Os vários elementos que você conhece estão lá: o príncipe que vai se apaixonar, o baile em que Cinderella vai ter sua chance, a madrinha malvada etc. Há mudanças pontuais, como o fato de o príncipe conhecer Ella antes do bailer e a madrinha ter sua maldade justificada — além de muito espaço para discursos sobre gênero e empoderamento.
Na adaptação de Cannon, a ‘fada madrinha’ é uma lagarta que Cinderella cuidou e que se transformará em borboleta ao longo do filme. A estrela da vez é Billy Porter – ator assumidamente gay que entra e rouba a cena para transformar a noite de Ella. A inovação aqui é um personagem negro (mesmo não sendo a primeira vez – vide Whitney Houston em Cinderella de 1997) e pessoa não-binária, usando um vestido chamativo e sapatos de salto alto num conto infantil.
Sem abóbora ou cavalos brancos, Cinderella vai ao baile na companhia de seus três ratinhos que fizeram parte de sua vida enquanto estava confinada no porão e sem se preocupar em encontrar com o príncipe, ela só quer conhecer alguém que esteja interessada em comprar seus vestidos.
O filme conta uma história familiar com algumas mudanças que públicos específicos, provavelmente os espectadores mais jovens, devem ser capazes de desfrutar. Acontece que, no final, nada disso é único ou mesmo envolvente da maneira que tinha potencial para ser. Em vez disso, Cinderella foca no humor – que raramente funciona – e no plot twist de largar o sonho de viver um “happy ever after” para ser uma mulher empreendedora.
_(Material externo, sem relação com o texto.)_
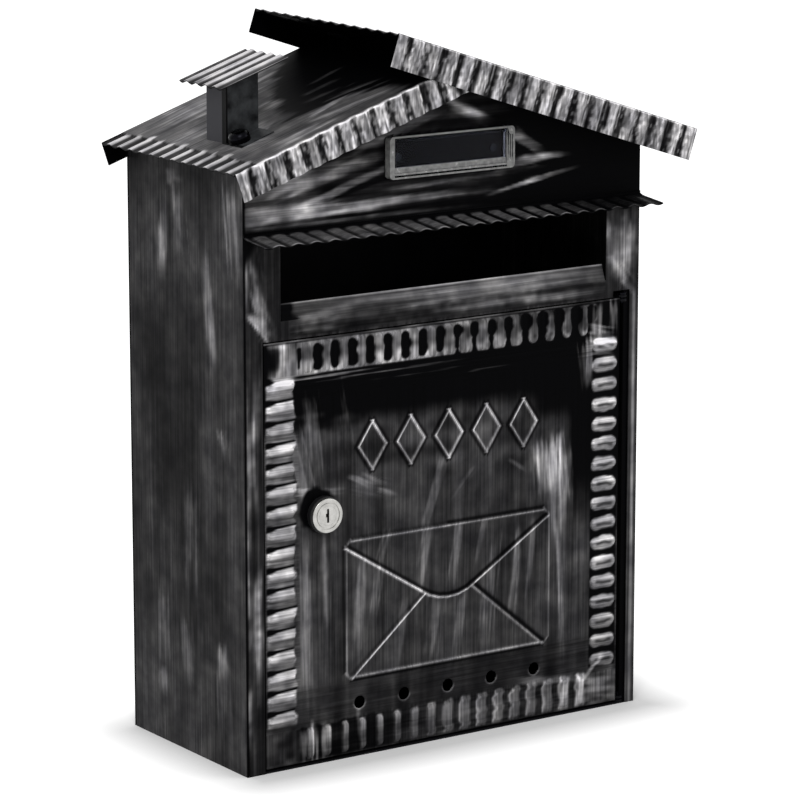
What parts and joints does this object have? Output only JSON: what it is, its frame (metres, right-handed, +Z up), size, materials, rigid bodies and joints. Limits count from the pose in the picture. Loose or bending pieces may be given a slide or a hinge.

Há muito um esforço de modernização, que é sempre uma forma potencialmente interessante de abordar um conto popular, mas na verdade, Cinderella, como outros contos, não faz nada mais do que se adaptar ao seu tempo.
É difícil descrever algo com tantos toques negativos e positivos, mas é um bom passatempo como de fim de semana para ver com a criançada (a menos que você seja muito conservador).